━━━ LISTED ENTRIES ━━━
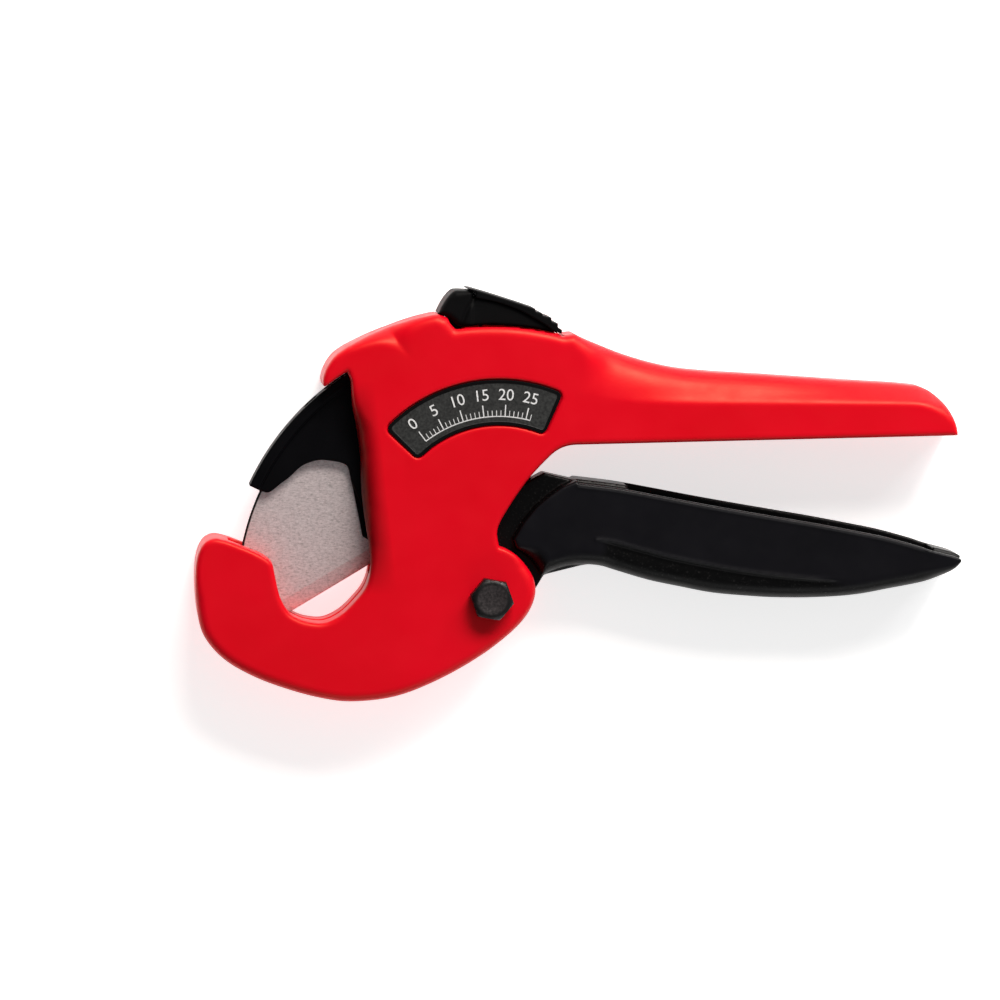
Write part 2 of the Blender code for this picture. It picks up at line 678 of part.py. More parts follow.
handle_coil = coil((0, 0), 8.3, 3.2, 4.9, 1.5, 20, 220)
handle_path = [polar(10.2, 205) + (3.2,), polar(9.4, 212) + (3.2,)] + handle_coil
handle_path += [polar(8.3, 40) + (5.6,), polar(8.3, 40) + (7.3,)]
add("handle_spring", wire(handle_path, 0.5, 6), "spring_wire")

# return spring: a long extension coil inside the fixed handle
start, end = Vector((14.0, 60.6, 10.0)), Vector((72.0, 49.7, 10.0))
axis = (end - start).normalized()
up = Vector((0, 0, 1))
across_v = axis.cross(up)
TURNS, STEPS, COIL_R = 17, 9, 1.9
path = [HOOK_HOLE + (8.6,), HOOK_HOLE + (12.9,), (HOOK_HOLE[0] + 1.0, 61.0, 13.7)]
path += [(8.0, 60.9, 13.6), (12.0, 60.8, 12.6)]
for i in range(TURNS * STEPS + 1):
    a = 2 * math.pi * i / STEPS
    p = start + (end - start) * (i / (TURNS * STEPS))
    p = p + COIL_R * (math.cos(a) * up + math.sin(a) * across_v)
    path.append(tuple(p))
path += [(73.6, 49.4, 11.2), (75.3, 49.2, 10.2)]
path += [q + (10.0,) for q in arc(2.3, 150, -120, 9, ANCHOR)]
add("return_spring", wire(path, 0.4, 5), "spring_wire")

add("stop_pin", cylinder(1.8, 1.3, 18.7, 16, STOP_PIN), "spring_wire")
add("spring_anchor_pin", cylinder(1.5, 1.3, 18.7, 16, ANCHOR), "spring_wire")
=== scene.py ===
import math

import bpy
import numpy as np
from mathutils import Matrix, Vector


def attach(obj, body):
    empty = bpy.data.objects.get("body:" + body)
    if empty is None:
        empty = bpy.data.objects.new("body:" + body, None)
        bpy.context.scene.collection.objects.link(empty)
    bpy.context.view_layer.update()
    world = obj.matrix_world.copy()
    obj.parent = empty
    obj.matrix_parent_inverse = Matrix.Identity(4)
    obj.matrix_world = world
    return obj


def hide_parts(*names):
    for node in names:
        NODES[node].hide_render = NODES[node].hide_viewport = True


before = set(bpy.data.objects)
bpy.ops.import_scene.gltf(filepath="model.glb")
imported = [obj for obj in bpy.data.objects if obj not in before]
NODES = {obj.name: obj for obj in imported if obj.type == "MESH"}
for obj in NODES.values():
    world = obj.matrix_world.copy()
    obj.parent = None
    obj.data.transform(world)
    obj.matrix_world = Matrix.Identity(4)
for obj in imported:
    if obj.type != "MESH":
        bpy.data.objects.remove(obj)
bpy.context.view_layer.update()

MM = 0.001
CX, CY = 23.5, 26.75  # the bolt's axis lies this far below and left of the frame's origin


# ------------------------------------------------------------------ 2-D shapes
def polar(radius, degrees, centre=(0.0, 0.0)):
    a = math.radians(degrees)
    return (centre[0] + radius * math.cos(a), centre[1] + radius * math.sin(a))


def arc(radius, start, end, count, centre=(0.0, 0.0)):
    return [polar(radius, start + (end - start) * i / count, centre) for i in range(count + 1)]


def smooth(points, steps=5):
    ends = [points[0]] + list(points) + [points[-1]]
    out = []
    for i in range(1, len(ends) - 2):
        a, b, c, d = ends[i - 1 : i + 3]
        for k in range(steps):
            t = k / steps
            out.append(tuple(
                0.5 * (2 * b[n] + (c[n] - a[n]) * t
                       + (2 * a[n] - 5 * b[n] + 4 * c[n] - d[n]) * t * t
                       + (3 * b[n] - a[n] - 3 * c[n] + d[n]) * t**3)
                for n in (0, 1)))
    return out + [tuple(points[-1])]


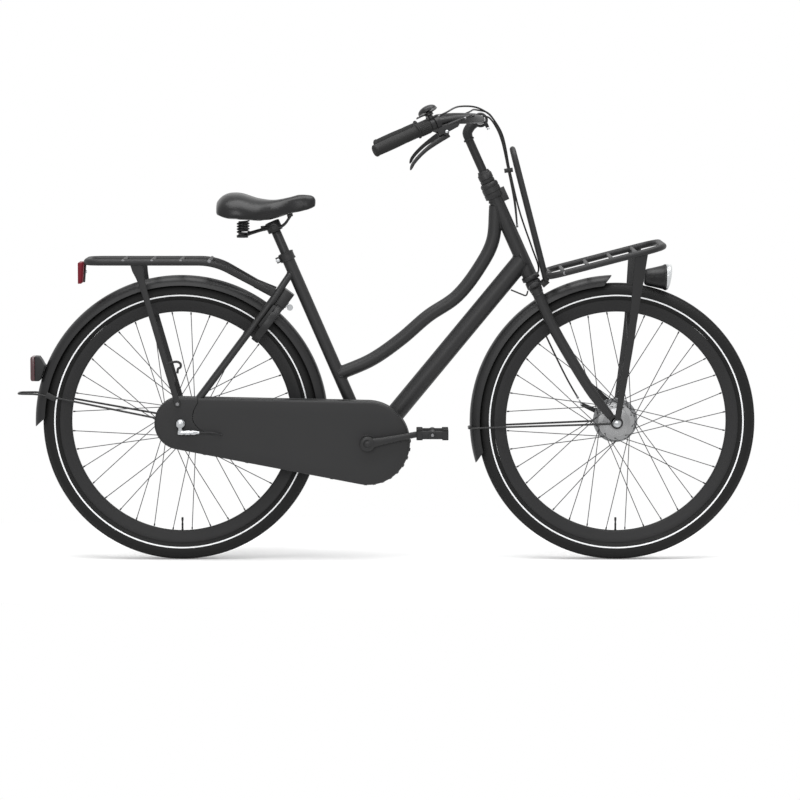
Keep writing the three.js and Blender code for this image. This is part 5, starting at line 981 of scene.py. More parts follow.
# Reflector
# A red moulded reflector with a grained face and a thinner red back, screwed to the tab of the carrier by
# one plated screw.
red = procedural("red_reflector", (0.12, 0.007, 0.014), 0.45, grain=240, bump=0.4, patch=0.12,
                 Specular_IOR_Level=0.15)


def plate(outline, low, high, ease):
    """A side-view outline of (x, z) pairs given a thickness across, with rounded edges: the rows nearest
    each face are the outline drawn in along its corners' mean normals."""
    flat = np.array(outline, float)
    runs = unit(np.roll(flat, -1, 0) - flat)
    normals = np.stack([-runs[:, 1], runs[:, 0]], -1)
    area = np.sum(flat[:, 0] * np.roll(flat[:, 1], -1) - np.roll(flat[:, 0], -1) * flat[:, 1])
    before = np.roll(normals, 1, 0)
    spread = np.maximum(1 + np.sum(normals * before, 1, keepdims=True), 0.4)
    inwards = np.sign(area) * (normals + before) / spread
    rows = [(low + ease * (1 - math.sin(a)), ease * (1 - math.cos(a))) for a in np.radians((90, 60, 30, 0))]
    rows += [(high + low - y, inset) for y, inset in rows[::-1]]
    drawn = [(flat + inwards * inset, y) for y, inset in rows]
    return woven(np.array([np.stack([line[:, 0], np.full(len(line), y), line[:, 1]], -1)
                           for line, y in drawn]))


def beside(place, outline):
    """An outline of (x, z) pairs in the side view, moved so that it stands round a place."""
    return [(place[0] + x, place[2] + z) for x, z in outline]


reflector_half = 42
red_outline = [(-4, 5), (-15, 5), (-15.5, 3), (-15.5, -47), (-15, -49), (-7, -49), (-6, -47)]
back_outline = [(0, 7), (-3.7, 7), (-6.4, -46), (-3.4, -46)]
screw_profile = [(1.5, -2), (1.8, 0), (3.6, 0.2), (3.6, 2.6), (2.6, 3.4), (1, 3.5)]
red_face = plate(beside(reflector_top, red_outline), -reflector_half, reflector_half, 1)
red_back = plate(beside(reflector_top, back_outline), 3 - reflector_half, reflector_half - 3, 1)
screw = turned(screw_profile, reflector_top + (1.6, 0, -20), forwards, 20)
piece("rear_reflector_plate", [([red_face, red_back], red), ([screw], plated)], "rear_reflector")

# Rear lamp
# A black plastic housing that sits on the arch of the mudguard, and a dark red moulded lens behind it.
lamp_low, lamp_high, lamp_back, lamp_half = 106, 170, 380, 27
arch_radius = guard_radius + 0.6
arch = [(-math.sqrt(arch_radius ** 2 - rise ** 2), rise) for rise in np.linspace(145, 115, 13)]
housing = [(-lamp_back, lamp_high), (-369, 169), (-362, 159), (-357, 149), *arch, (-367, 108),
           (-371, lamp_low), (-lamp_back, lamp_low)]
lens = [(-0.3, lamp_low), (-0.3, lamp_high), (-8, lamp_high), (-11, lamp_high - 2), (-12, lamp_high - 6),
        (-12, lamp_low + 6), (-11, lamp_low + 2), (-8, lamp_low)]
lens_red = procedural("lamp_lens_red", (0.045, 0.007, 0.010), 0.2, grain=200, bump=0.3, patch=0.15,
                      Specular_IOR_Level=0.8)
housing_shell = plate(beside(rear_axle, housing), -lamp_half, lamp_half, 2)
lens_shell = plate(beside(rear_axle - forwards * lamp_back, lens), -lamp_half, lamp_half, 3)
piece("rear_lamp_housing", [([housing_shell], pedal_black)], "rear_lamp_body")
piece("rear_lamp_glass", [([lens_shell], lens_red)], "rear_lamp_lens")

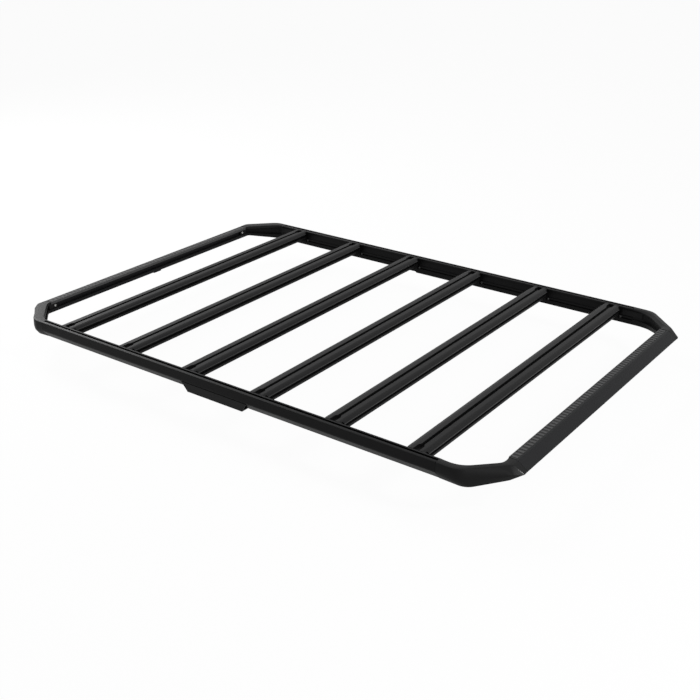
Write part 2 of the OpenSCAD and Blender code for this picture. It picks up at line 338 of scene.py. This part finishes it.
def new_object(name, mesh):
    obj = bpy.data.objects.new(name, mesh)
    bpy.context.scene.collection.objects.link(obj)
    return obj


def row_mesh(shape, count, start, step, finish):
    """The mesh of `count` copies of a shape, from `start` and `step` apart."""
    carrier = new_object("row_carrier", bpy.data.meshes.new("row_carrier"))
    modifier = carrier.modifiers.new("row", "NODES")
    modifier.node_group = ROW
    given = {"Shape": shape, "Count": count, "Start": start, "Step": step, "Finish": finish}
    for item in ROW.interface.items_tree:
        if item.in_out == "INPUT" and item.name in given:
            modifier[item.identifier] = given[item.name]
    bpy.context.view_layer.update()
    graph = bpy.context.evaluated_depsgraph_get()
    mesh = bpy.data.meshes.new_from_object(carrier.evaluated_get(graph))
    bpy.data.objects.remove(carrier)
    return mesh


def join_meshes(name, meshes, finish):
    """One object from several meshes, with one material."""
    whole = bmesh.new()
    for mesh in meshes:
        whole.from_mesh(mesh)
        bpy.data.meshes.remove(mesh)
    joined = bpy.data.meshes.new(name)
    whole.to_mesh(joined)
    whole.free()
    joined.materials.append(finish)
    for face in joined.polygons:
        face.material_index = 0
    return new_object(name, joined)


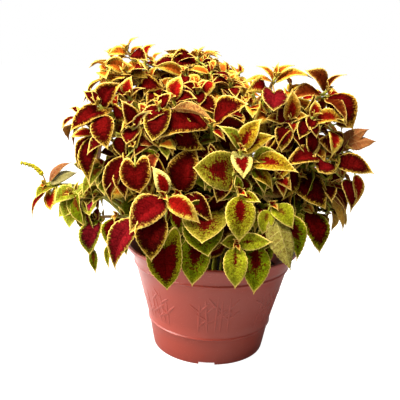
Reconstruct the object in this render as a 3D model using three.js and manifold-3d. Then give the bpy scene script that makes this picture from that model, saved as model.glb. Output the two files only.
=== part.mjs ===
// A potted coleus: a round plastic pot, its soil, and the leafy shoots that grow from it.
// Millimetres, +Z up. -Y is the plant's front, where the longest leaves hang over the rim, and +X
// its right. The places below count from the pot's axis, in the plane that the pot stands on.

import * as THREE from 'three';
import { mergeVertices } from 'three/addons/utils/BufferGeometryUtils.js';
import Module from 'manifold-3d';

const wasm = await Module();
wasm.setup();

// ---------------------------------------------------------------- driving dimensions

const POT_HEIGHT = 112;
const RIM_RADIUS = 90;
const FOOT_RADIUS = 58.6;
const WALL = 2.2;
const UPPER_RING = 92; // height of the upper ring, under the rim's band
const UPPER_RING_RADIUS = 81.4;
const LOWER_RING = 30;
const LOWER_RING_RADIUS = 65;
const RING_PROUD = 1.1; // how far both rings stand out of the wall
const RING_REACH = 2.4; // and how far each runs up and down it
const RING_CREST = 0.8;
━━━
§ **DIRECTION**: Exactly and only the lines from the line that contains "# return spring: a" through the line that contains "CX, CY = 23.5, 26.75" are to be repeated as they stand.

§ **EXERCISE OUTPUT**:
# return spring: a long extension coil inside the fixed handle
start, end = Vector((14.0, 60.6, 10.0)), Vector((72.0, 49.7, 10.0))
axis = (end - start).normalized()
up = Vector((0, 0, 1))
across_v = axis.cross(up)
TURNS, STEPS, COIL_R = 17, 9, 1.9
path = [HOOK_HOLE + (8.6,), HOOK_HOLE + (12.9,), (HOOK_HOLE[0] + 1.0, 61.0, 13.7)]
path += [(8.0, 60.9, 13.6), (12.0, 60.8, 12.6)]
for i in range(TURNS * STEPS + 1):
    a = 2 * math.pi * i / STEPS
    p = start + (end - start) * (i / (TURNS * STEPS))
    p = p + COIL_R * (math.cos(a) * up + math.sin(a) * across_v)
    path.append(tuple(p))
path += [(73.6, 49.4, 11.2), (75.3, 49.2, 10.2)]
path += [q + (10.0,) for q in arc(2.3, 150, -120, 9, ANCHOR)]
add("return_spring", wire(path, 0.4, 5), "spring_wire")

add("stop_pin", cylinder(1.8, 1.3, 18.7, 16, STOP_PIN), "spring_wire")
add("spring_anchor_pin", cylinder(1.5, 1.3, 18.7, 16, ANCHOR), "spring_wire")
=== scene.py ===
import math

import bpy
import numpy as np
from mathutils import Matrix, Vector


def attach(obj, body):
    empty = bpy.data.objects.get("body:" + body)
    if empty is None:
        empty = bpy.data.objects.new("body:" + body, None)
        bpy.context.scene.collection.objects.link(empty)
    bpy.context.view_layer.update()
    world = obj.matrix_world.copy()
    obj.parent = empty
    obj.matrix_parent_inverse = Matrix.Identity(4)
    obj.matrix_world = world
    return obj


def hide_parts(*names):
    for node in names:
        NODES[node].hide_render = NODES[node].hide_viewport = True


before = set(bpy.data.objects)
bpy.ops.import_scene.gltf(filepath="model.glb")
imported = [obj for obj in bpy.data.objects if obj not in before]
NODES = {obj.name: obj for obj in imported if obj.type == "MESH"}
for obj in NODES.values():
    world = obj.matrix_world.copy()
    obj.parent = None
    obj.data.transform(world)
    obj.matrix_world = Matrix.Identity(4)
for obj in imported:
    if obj.type != "MESH":
        bpy.data.objects.remove(obj)
bpy.context.view_layer.update()

MM = 0.001
CX, CY = 23.5, 26.75  # the bolt's axis lies this far below and left of the frame's origin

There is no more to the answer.